Société

30 ans pour les gardiens de la vertu

La salle d’audience de la chambre criminelle près la cour d’appel d’El Jadida est archicomble, en ce mardi 20 mai. Au banc des accusés, Abderrahim, Bouchaïb et Laghlimi attendent que le président les appelle pour entamer leur interrogatoire. Bien que risquant une lourde peine, ils ne regrettent pas leur crime. Ils sont convaincus qu’ils l’ont commis avec fierté pour défendre leur honneur et celui de leur douar qui n’est pas très loin d’El Jadida. Quand ils ont été appelés par le président, ils se sont avancé vers le box sans accorder un regard à l’assistance. Leurs parents et leurs familles s’y trouvent et attendent le prononcé du verdict.
«Oui, nous l’avons frappé», répond chacun d’eux quand ils ont été interrogés par le président de la cour. Seulement, ils ont tenté de se disculper d’avoir l’intention de le tuer.
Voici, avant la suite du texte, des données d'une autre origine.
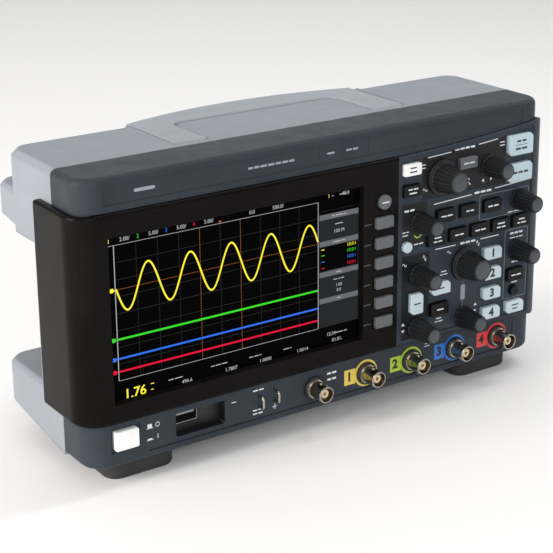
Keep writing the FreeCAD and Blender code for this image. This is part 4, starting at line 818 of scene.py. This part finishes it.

Ils affirment n’avoir l’idée que de l’«éduquer». L’éduquer à mort ? s’exclame le président. En revanche, ils avaient auparvant déclaré aux enquêteurs de la Gendarmerie Royale qu’ils avaient tué Abdeljebbar avec préméditation. Pourquoi ?
Abdeljebar n’était pas un résident de leur douar. Et pourtant, il s’y rendait de temps en temps s’imaginant passer inaperçu. Alors que ses visites successives à la maison de sa maîtresse est le principal sujet de conversation de tous les habitants du douar. Ils sont tous au courant de cet homme qui passe de temps en temps quelques heures chez leur voisine. Son mari est le seul à ne pas être au courant. Il travaille du matin au soir sans avoir le temps de passer quelques minutes avec ses voisins au douar. Parfois, il passe plusieurs jours sans retourner la nuit chez lui. Et personne n’a osé le mettre au courant de l’infidélité de son épouse.
Abderrahim, Bouchaïb et Laghlimi n’ont pas pu supporter les comportements de leur voisine. Comment ose-t-elle se comporter ainsi et inviter un étranger du douar chez elle, loin des yeux de son mari et bafouer ainsi l’honneur du douar ?  Ils ne devaient pas rester les mains croisées et devaient réagir. Mais ils ne savaient pas encore comment s’y prendre. Aviser le mari ? Malmener les deux amants? attaquer l’amant seul ? Le liquider ?
Les trois amis ont déclaré aux enquêteurs avoir décidé de le tuer. Ils ont choisi une nuit de ramadan pour passer à l’action. Quand il est entré chez sa maîtresse après la prière d’Al-Îcha, ils sont restés à  l’attente. Ils ont patienté jusqu’à sa sortie quelques heures plus tard. Ils l’ont suivi jusqu’à un lieu désert, lui ont barré le chemin et lui ont asséné des coups de poings et de pieds avant de lui donner un coup de couteau mortel.
Le lendemain son corps a été découvert par les habitants. Une enquête a été ouverte et les trois auteurs du crime ont été arrêtés deux jours plus tard. Le représentant du ministère public a confirmé, dans son réquisitoire, que le trio avait l’intention de tuer Abdeljebbar. Et il a requis de les condamner pour homicide volontaire avec guet-apens et préméditation. «Il n’y a ni préméditation ni guet-apens», a soutenu la défense, lors de sa plaidoirie. Elle a expliqué que ses clients n’avaient l’intention que de malmener la personne qui a porté atteinte à leur douar. C’est une question d’honneur qui a mal tourné, précise la défense qui a réclamé en fin de sa plaidoirie de faire bénéficier ses trois clients  des circonstances atténuantes. Après délibération, la cour les a jugés coupable pour homicide volontaire et les a condamnés à 30 ans de réclusion criminelle chacun.